Where $m$ and $k$ represent the number of rows and columns in mat1, respectively and $k$ and $n$ represent the number of rows and columns in mat2, respectively.

2. List of Lists

class Solution:
    def multiply(self, mat1: List[List[int]], mat2: List[List[int]]) -> List[List[int]]:
        def compress_matrix(matrix: List[List[int]]) -> List[List[int]]:
            rows, cols = len(matrix), len(matrix[0])
            compressed_matrix = [[] for _ in range(rows)]
            for row in range(rows):
                for col in range(cols):
                    if matrix[row][col]:
                        compressed_matrix[row].append([matrix[row][col], col])
            return compressed_matrix
        
        m = len(mat1)
        k = len(mat1[0])
        n = len(mat2[0])
        
        # Store the non-zero values of each matrix.
        A = compress_matrix(mat1)
        B = compress_matrix(mat2)
        
        ans = [[0] * n for _ in range(m)]
        
        for mat1_row in range(m):
            # Iterate on all current 'row' non-zero elements of mat1.
            for element1, mat1_col in A[mat1_row]:
                # Multiply and add all non-zero elements of mat2
                # where the row is equal to col of current element of mat1.
                for element2, mat2_col in B[mat1_col]:
                    ans[mat1_row][mat2_col] += element1 * element2
                    
        return ans

Time & Space Complexity

Time complexity: $O(m \cdot k \cdot n)$
Space complexity: $O(m \cdot k + k \cdot n)$

Where $m$ and $k$ represent the number of rows and columns in mat1, respectively and $k$ and $n$ represent the number of rows and columns in mat2, respectively.

3. Yale Format

class SparseMatrix:
    def __init__(self, matrix: List[List[int]], col_wise: bool):
        self.values, self.row_index, self.col_index = self.compress_matrix(matrix, col_wise)

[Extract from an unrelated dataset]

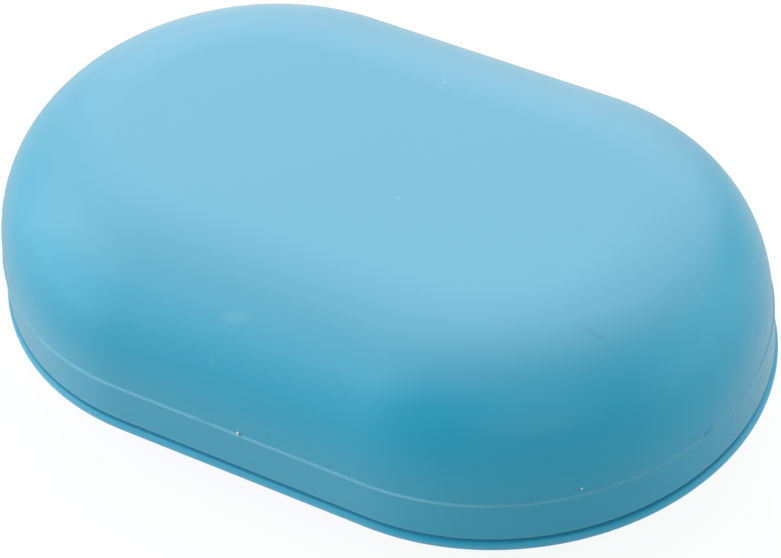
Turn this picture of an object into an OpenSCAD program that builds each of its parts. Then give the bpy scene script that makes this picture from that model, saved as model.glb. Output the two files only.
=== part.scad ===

    def compress_matrix(self, matrix: List[List[int]], col_wise: bool):
        return self.compress_col_wise(matrix) if col_wise else self.compress_row_wise(matrix)

    # Compressed Sparse Row
    def compress_row_wise(self, matrix: List[List[int]]):
        values = []
        row_index = [0]
        col_index = []

        for row in range(len(matrix)):
            for col in range(len(matrix[0])):
                if matrix[row][col]:
                    values.append(matrix[row][col])
                    col_index.append(col)
            row_index.append(len(values))

        return values, row_index, col_index

    # Compressed Sparse Column
    def compress_col_wise(self, matrix: List[List[int]]):
        values = []
        row_index = []
        col_index = [0]

        for col in range(len(matrix[0])):
            for row in range(len(matrix)):
                if matrix[row][col]:
                    values.append(matrix[row][col])
                    row_index.append(row)
            col_index.append(len(values))

        return values, row_index, col_index

class Solution:
    def multiply(self, mat1: List[List[int]], mat2: List[List[int]]) -> List[List[int]]:
            A = SparseMatrix(mat1, False)
            B = SparseMatrix(mat2, True)
            
            ans = [[0] * len(mat2[0]) for _ in range(len(mat1))]

            for row in range(len(ans)):
                for col in range(len(ans[0])):

                    # Row element range indices
                    mat1_row_start = A.row_index[row]
                    mat1_row_end = A.row_index[row + 1]

                    # Column element range indices
                    mat2_col_start = B.col_index[col]
                    mat2_col_end = B.col_index[col + 1]
                    
                    # Iterate over both row and column.
                    while mat1_row_start < mat1_row_end and mat2_col_start < mat2_col_end:
                        if A.col_index[mat1_row_start] < B.row_index[mat2_col_start]:
                            mat1_row_start += 1
                        elif A.col_index[mat1_row_start] > B.row_index[mat2_col_start]:
                            mat2_col_start += 1
                        # Row index and col index are same so we can multiply these elements.
                        else:
                            ans[row][col] += A.values[mat1_row_start] * B.values[mat2_col_start]
                            mat1_row_start += 1
                            mat2_col_start += 1
    
            return ans

Time & Space Complexity

Time complexity: $O(m \cdot n \cdot k)$
Space complexity: $O(m \cdot k + k \cdot n)$

Where $m$ and $k$ represent the number of rows and columns in mat1, respectively and $k$ and $n$ represent the number of rows and columns in mat2, respectively.